At least in theory.  In practice, it was pretty clear that when the peg broke, the Argentine government was not going to let the utilities jack up their peso prices to offset the peso's fall against the dollar.  That would have hit Argentine consumers hard precisely they were hurting more generally -- all to assure large profits for foreign owed utilities and their bankers.  Not good politics.

The underlying currency mismatch was there.  And letting foreign banks manage the mismatch did not get rid of it.  Once the peg broke someone was gonna take losses.  Not surprisingly, the Argentines decided the losses would be born not by Argentine consumers, but by the foreign owned utilities and the foreign owned banks.

My points: foreign banks investing in emerging economies need to be political realists, and foreign banks do not solve all problems.  The real problem in Argentina was a dollarized banking system and a small export sector.   China's real problems?  In my view, low consumption, too much investment (not a problem now, but a source of future problems) and an economy that is now too dependent on exports.  

Foreign banks pushing credit cards can help with the first problem, but only if Chinese consumers pick up a few of America's bad habits and do not pay off their balances every month.   Foreign banks that lend to consumers not companies may help lower future levels of investment, but that alone won't clear away the legacy of current over-investment (assuming that there is some over-investment).  And finanlly, I don't see how foreign ownership of the banks helps reduce China's exposure to the global economic cycle ...

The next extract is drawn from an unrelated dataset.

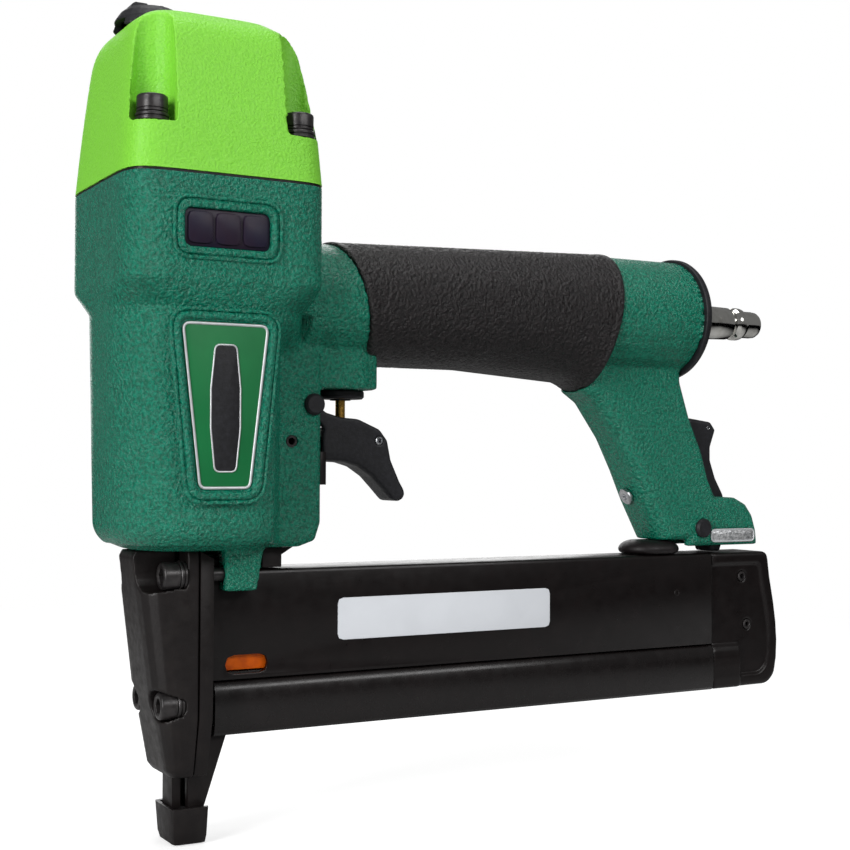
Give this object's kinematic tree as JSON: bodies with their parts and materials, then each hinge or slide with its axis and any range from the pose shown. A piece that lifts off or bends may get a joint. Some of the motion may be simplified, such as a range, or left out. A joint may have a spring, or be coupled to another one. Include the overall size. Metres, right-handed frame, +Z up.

A final footnote: the fact that China has a positive balance on transfers ($12b) and income ($5b -- foreign direct investors in China must not be sending any profits back home; they seem to prefer to keep their profits in RMB ... and all those reserves earn interest) in the first half of the year makes me fairly confident that China 2005 current account surplus will be closer to $150 billion than $100 billion.   That is not saying much 2*$67b gets out to $135 billion pretty easily.